Ko Aung Zaw made stronger allegations in 2011, two years before the Irrawaddy relocated from the Thai city of Chiang Mai to Yangon, about an apparent hacking attempt in March of that year.

“The Irrawaddy has exposed many illegal activities of the Burmese junta… This is most likely why the junta has assigned technicians to attack our website,” he said at the time, in an article on the outlet’s website.

Blink Hacker Group

Thursday’s report said that the Blink Hacker Group — a separate entity to the Union of Hacktivists group behind last October’s hack attacks — had been involved in numerous attacks against Myanmar media outlets since 2012, along with a number of attacks against foreign websites.
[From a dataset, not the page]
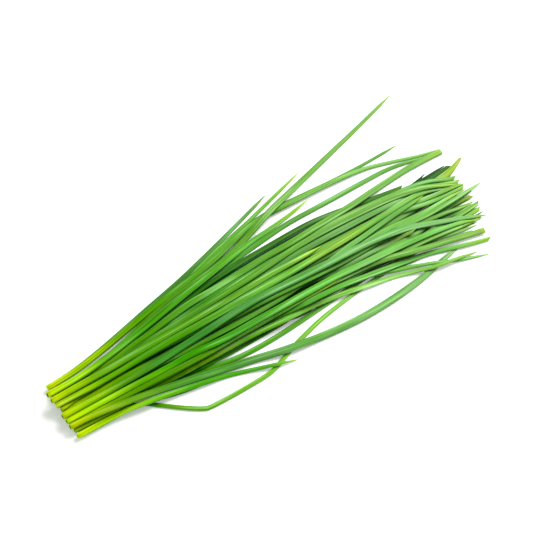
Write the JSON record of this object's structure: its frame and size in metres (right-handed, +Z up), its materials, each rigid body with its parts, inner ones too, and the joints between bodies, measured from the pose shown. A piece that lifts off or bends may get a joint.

Unleash Research Labs claimed that a message from one of the group’s members on March 15, 2012 called for attacks against Bangladeshi websites, in response to the International Tribunal for the Law of the Sea resolving a maritime boundary dispute with Myanmar in Bangladesh’s favour the previous day. Frontier was unable to independently verify the message.

The report also alleged that the group was responsible for a number of attacks on Thai government websites since December 2015, in response to the death penalty verdict handed down to two Myanmar migrants in the infamous 2014 Koh Tao backpacker murders.

Unleash Research Labs was not able to demonstrate any formal links between the Blink Hacker Group and Myanmar’s military.